Apa artinya? Bait tersebut sebenarnya menjelaskan bahwa meskipun buddha dan siwa berbeda, tapi masih tetap dapat dikenali. Karena kebenaran Budha dan Siwa bersifat tunggal, Bhinneka berarti ragam dan tunggal adalah satu. Dengan kata lain, tidak ada kebenaran ganda. Itu adalah pemikiran yang didapat Sutasoma dari perjalanannya.
Jika diambil rangkuman dan garis besar, kata kata ini bisa diartikan bahwa beraneka ragam dan satu.

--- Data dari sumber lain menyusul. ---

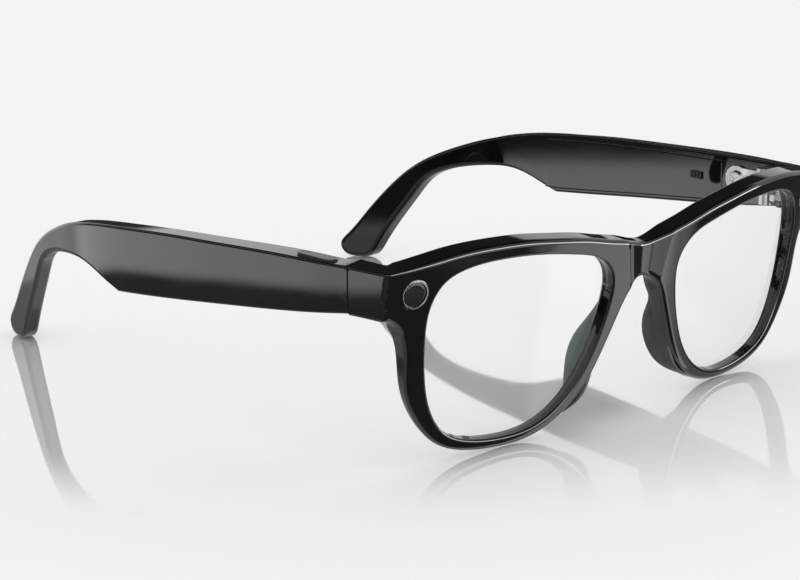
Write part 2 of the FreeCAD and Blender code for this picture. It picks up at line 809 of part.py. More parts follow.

Dalam konteks ini, “Bhinneka Tunggal Ika” berarti keberagaman adalah satu kesatuan, di mana “Bhinneka” berarti ragam, “Tunggal” adalah satu, dan “Ika” berarti itu. Jadi motto Bhineka tunggal ika memiliki arti berbeda beda tetapi tetap satu, yang menjadi motto Indonesia.
Dimana Kitab Sutasoma Saat Ini?


Salinan naskah Sutasoma sempat dan pertama kali dipamerkan secara umum pada tahun 2017. Tepatnya pada tanggal 15 Juni dalam pagelaran pameran Lahirnya Pancasila di Museum Nasional. Di saat itu, animo masyarakat cukup tinggi untuk menyaksikan kakawin dokumen bersejarah tersebut.
Sejak saat itu, replika arsip ini tetap dipajang di Museum Nasional Indonesia. Yang mana bisa Anda saksikan secara langsung dan baca tulisannya dalam bentuk tulisan Jawa. Jika menelisik lebih jauh, replikasi Kakawin yang dipajang saat ini adalah terbitan terjemahan baru pada tahun 2009.
Maksudnya apa? Bisa dikatakan bahwa penerbitan terbarunya ada pada tahun 2009 yang berisi teks asli dalam bahasa jawa kuno dan terjemahan bahasa Indonesia. Teks kitab Sutasoma tersebut diusahakan oleh Hastho Bramantyo dan Dwi Woro R. Mastuti.
Sebelumnya, kitab penuh makna ini juga sempat diterbitkan tiga kali. Yang pertama dalam bahasa inggris oleh Soewito Santoso di tahun 1975. Kemudian muncul banyak suntingan teks di Bali, salah satunya adalah oleh Dinas Pendidikan Provinsi Bali yang tertulis dalam aksara Bali.
Kemudian ada juga terbitan teks naskah dan terjemahan yang muncul di tahun 1959-1961. Yang mana diterjemahkan oleh I Gusti Bagus Sugriwa dalam bahasa Indonesia. Sedangkan saat ini, Anda dapat melihat replika Kakawin atau kitab Sutasoma di Museum nasional Indonesia dalam bentuk terbitan terbarunya.
Bisa dikatakan, Kitab penuh makna dan arti ini memiliki pengaruh yang besar pada Indonesia yakni pada Motto Bhineka Tunggal Ika yang berarti pentingnya persatuan di tengah perbedaan. Jika Anda penasaran bagaimana bentuk tulisan aslinya, yuk mampir ke Museum Nasional Indonesia.